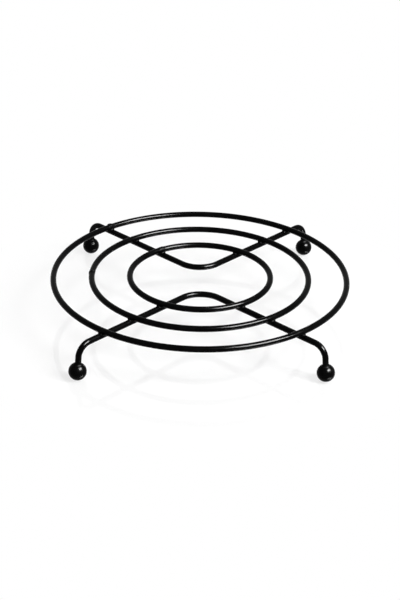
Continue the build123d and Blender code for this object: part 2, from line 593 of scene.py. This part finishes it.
wire_coat = coating(
    "wire_coat",
    dark=DEEP_BLACK,
    light=(0.0015, 0.0015, 0.0016),
    roughness=(0.14, 0.20),
    gloss=0.020,
    peel_depth=0.016 * MM,
    grain_depth=0.002 * MM,
)
weld_coat = coating(
    "weld_coat",
    dark=DEEP_BLACK,
    light=(0.0015, 0.0015, 0.0015),
    roughness=(0.36, 0.50),
    gloss=0.012,
    peel_depth=0.03 * MM,
    grain_depth=0.003 * MM,
)
foot_coat = coating(
    "foot_coat",
    dark=DEEP_BLACK,
    light=(0.0014, 0.0014, 0.0015),
    roughness=(0.17, 0.24),
    gloss=0.020,
    peel_depth=0.02 * MM,
    grain_depth=0.002 * MM,
)


# --- The trivet ---
def finish_piece(piece, node, material):
    """Gives a piece its coat, and has it stand for its CAD node."""
    piece.data.materials.clear()
    piece.data.materials.append(material)
    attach(piece, "root")
    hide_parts(node)


leg_wires = {where: make_leg_wire(where) for where in SIDES_Y}
for where, piece in leg_wires.items():
    finish_piece(piece, f"{where}_leg_wire", wire_coat)

SEAM_ANGLES = {
    "outer": rear_left_crossing_angle(RING_RADII["outer"]),
    "middle": MIDDLE_SEAM_ANGLE,
    "inner": rear_left_crossing_angle(RING_RADII["inner"]),
}
for name, seam_angle in SEAM_ANGLES.items():
    ring = make_ring(name, seam_angle)
    subtract(ring, *leg_wires.values())
    finish_piece(ring, f"{name}_ring", wire_coat)
    bead = make_butt_weld(name, seam_angle, **BUTT_WELDS[name])
    subtract(bead, *leg_wires.values())
    finish_piece(bead, f"{name}_ring_butt_weld", weld_coat)
    welds = make_crossing_welds(name)
    finish_piece(welds, f"{name}_ring_crossing_welds", weld_coat)

finish_piece(make_foot_welds(), "foot_welds", weld_coat)
for where_y in SIDES_Y:
    for where_x in SIDES_X:
        foot = make_foot(where_y, where_x)
        finish_piece(foot, f"{where_y}_{where_x}_foot", foot_coat)


# --- Stage ---
def mixed(tree, share, first, second):
    """First shader with a share of the second mixed in. The share is a number or a socket."""
    mix = tree.nodes.new("ShaderNodeMixShader")
    if isinstance(share, float):
        mix.inputs["Fac"].default_value = share
    else:
        tree.links.new(share, mix.inputs["Fac"])
    tree.links.new(first, mix.inputs[1])
    tree.links.new(second, mix.inputs[2])
    return mix.outputs[0]


def white_to_eyes(tree, unseen, seen):
    """Mixes two shaders: seen is for camera, glossy and transmission rays, unseen for the rest."""
    path = tree.nodes.new("ShaderNodeLightPath")
    total = path.outputs["Is Camera Ray"]
    for name in ("Is Glossy Ray", "Is Transmission Ray"):
        either = tree.nodes.new("ShaderNodeMath")
        either.operation = "MAXIMUM"
        tree.links.new(total, either.inputs[0])
        tree.links.new(path.outputs[name], either.inputs[1])
        total = either.outputs[0]
    return mixed(tree, total, unseen, seen)


WHITE = (1, 1, 1, 1)
WORLD_LEVEL = 0.32  # how bright the room is to what it lights, against white to the eye

FLOOR_RADIUS = 6.0
FLOOR_SIDES = 96
FLOOR_TONE = 0.9
FLOOR_SHADOW_SHARE = 0.22  # how much of the floor's white the lamps make, so what a shadow takes
FLOOR_MIRROR_SHARE = 0.065
FLOOR_MIRROR_ROUGHNESS = 0.02
FLOOR_FADE = (0.11, 0.17)  # distances from the centre over which the floor turns plain white

LAMP_DISTANCE = 1.6  # from the middle of the rings


def make_floor():
    bpy.ops.mesh.primitive_circle_add(vertices=FLOOR_SIDES, radius=FLOOR_RADIUS, fill_type="NGON")
    floor = bpy.context.object
    floor.name = "floor"
    floor.location.z = cad_bounds[0][2]
    material = bpy.data.materials.new("white_acrylic")
    material.use_nodes = True
    tree = material.node_tree
    tree.nodes.clear()

    lit = tree.nodes.new("ShaderNodeBsdfDiffuse")
    lit.inputs["Color"].default_value = (FLOOR_TONE, FLOOR_TONE, FLOOR_TONE, 1)
    white = tree.nodes.new("ShaderNodeEmission")
    mirror = tree.nodes.new("ShaderNodeBsdfGlossy")
    mirror.inputs["Color"].default_value = WHITE
    mirror.inputs["Roughness"].default_value = FLOOR_MIRROR_ROUGHNESS

    place = tree.nodes.new("ShaderNodeTexCoord")
    distance = tree.nodes.new("ShaderNodeVectorMath")
    distance.operation = "LENGTH"
    tree.links.new(place.outputs["Object"], distance.inputs[0])
    fade = tree.nodes.new("ShaderNodeMapRange")
    fade.interpolation_type = "SMOOTHSTEP"
    fade.inputs["From Min"].default_value = FLOOR_FADE[0]
    fade.inputs["From Max"].default_value = FLOOR_FADE[1]
    tree.links.new(distance.outputs["Value"], fade.inputs["Value"])

    near = mixed(tree, FLOOR_SHADOW_SHARE, white.outputs[0], lit.outputs[0])
    near = mixed(tree, FLOOR_MIRROR_SHARE, near, mirror.outputs[0])
    seen = mixed(tree, fade.outputs["Result"], near, white.outputs[0])
    output = tree.nodes.new("ShaderNodeOutputMaterial")
    tree.links.new(white_to_eyes(tree, lit.outputs[0], seen), output.inputs["Surface"])
    floor.data.materials.append(material)


def make_world():
    world = bpy.data.worlds.new("studio")
    bpy.context.scene.world = world
    world.use_nodes = True
    tree = world.node_tree
    tree.nodes.clear()
    soft = tree.nodes.new("ShaderNodeBackground")
    soft.inputs["Color"].default_value = (WORLD_LEVEL, WORLD_LEVEL, WORLD_LEVEL, 1)
    white = tree.nodes.new("ShaderNodeBackground")
    white.inputs["Color"].default_value = WHITE
    output = tree.nodes.new("ShaderNodeOutputWorld")
    surface = white_to_eyes(tree, soft.outputs[0], white.outputs[0])
    tree.links.new(surface, output.inputs["Surface"])


def softbox(name, azimuth, elevation, size, power, sheen_only=False):
    """A rectangular lamp, out of sight, that faces the trivet. Angles are in degrees, from +X.

    One that is for the sheen alone shows in the gloss and adds no other light.
    """
    data = bpy.data.lights.new(name, "AREA")
    data.shape = "RECTANGLE"
    data.size, data.size_y = size
    data.energy = power
    lamp = bpy.data.objects.new(name, data)
    bpy.context.scene.collection.objects.link(lamp)
    around, above = radians(azimuth), radians(elevation)
    towards = Vector((cos(around) * cos(above), sin(around) * cos(above), sin(above)))
    lamp.location = towards * LAMP_DISTANCE + UP * RING_HEIGHT
    lamp.rotation_mode = "QUATERNION"
    lamp.rotation_quaternion = towards.to_track_quat("Z", "Y")
    lamp.visible_camera = False
    lamp.visible_diffuse = not sheen_only


make_floor()
make_world()
softbox("key", azimuth=-28, elevation=40, size=(0.65, 0.75), power=42)
softbox("sheen", azimuth=-36, elevation=48, size=(0.95, 0.60), power=700, sheen_only=True)

# --- Camera ---
CAMERA_PLACE = Vector((-0.02326, -0.88607, 0.48437))
CAMERA_PITCH = radians(28.203)  # below the horizontal
CAMERA_HEADING = radians(-1.521)  # from +Y, positive towards -X
CAMERA_ROLL = radians(1.141)
CAMERA_LENS = 89.25  # in millimetres, as is the sensor
CAMERA_SENSOR_WIDTH = 36

camera_data = bpy.data.cameras.new("camera")
camera_data.lens = CAMERA_LENS
camera_data.sensor_width = CAMERA_SENSOR_WIDTH
camera = bpy.data.objects.new("camera", camera_data)
bpy.context.scene.collection.objects.link(camera)
heading = Matrix.Rotation(CAMERA_HEADING, 4, "Z")
tilt = Matrix.Rotation(pi / 2 - CAMERA_PITCH, 4, "X")
roll = Matrix.Rotation(CAMERA_ROLL, 4, "Z")
camera.matrix_world = Matrix.Translation(CAMERA_PLACE) @ heading @ tilt @ roll
bpy.context.scene.camera = camera
bpy.context.scene.view_settings.view_transform = "Standard"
::::::
■ Given exercise
In the listing above, please print only the lines from the first one to the line where "hide_parts(node)" appears, exactly as written, both of those lines included.

■ Response to this task
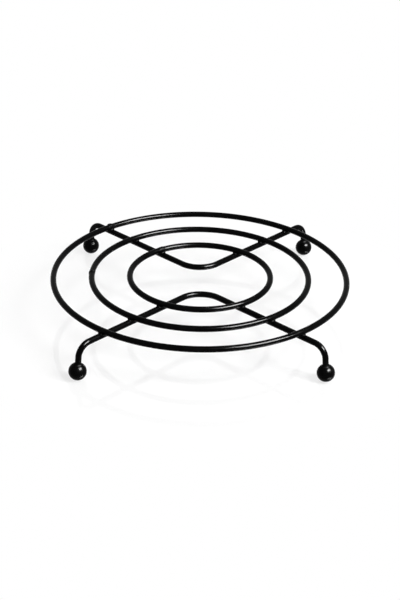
Continue the build123d and Blender code for this object: part 2, from line 593 of scene.py. This part finishes it.
wire_coat = coating(
    "wire_coat",
    dark=DEEP_BLACK,
    light=(0.0015, 0.0015, 0.0016),
    roughness=(0.14, 0.20),
    gloss=0.020,
    peel_depth=0.016 * MM,
    grain_depth=0.002 * MM,
)
weld_coat = coating(
    "weld_coat",
    dark=DEEP_BLACK,
    light=(0.0015, 0.0015, 0.0015),
    roughness=(0.36, 0.50),
    gloss=0.012,
    peel_depth=0.03 * MM,
    grain_depth=0.003 * MM,
)
foot_coat = coating(
    "foot_coat",
    dark=DEEP_BLACK,
    light=(0.0014, 0.0014, 0.0015),
    roughness=(0.17, 0.24),
    gloss=0.020,
    peel_depth=0.02 * MM,
    grain_depth=0.002 * MM,
)


# --- The trivet ---
def finish_piece(piece, node, material):
    """Gives a piece its coat, and has it stand for its CAD node."""
    piece.data.materials.clear()
    piece.data.materials.append(material)
    attach(piece, "root")
    hide_parts(node)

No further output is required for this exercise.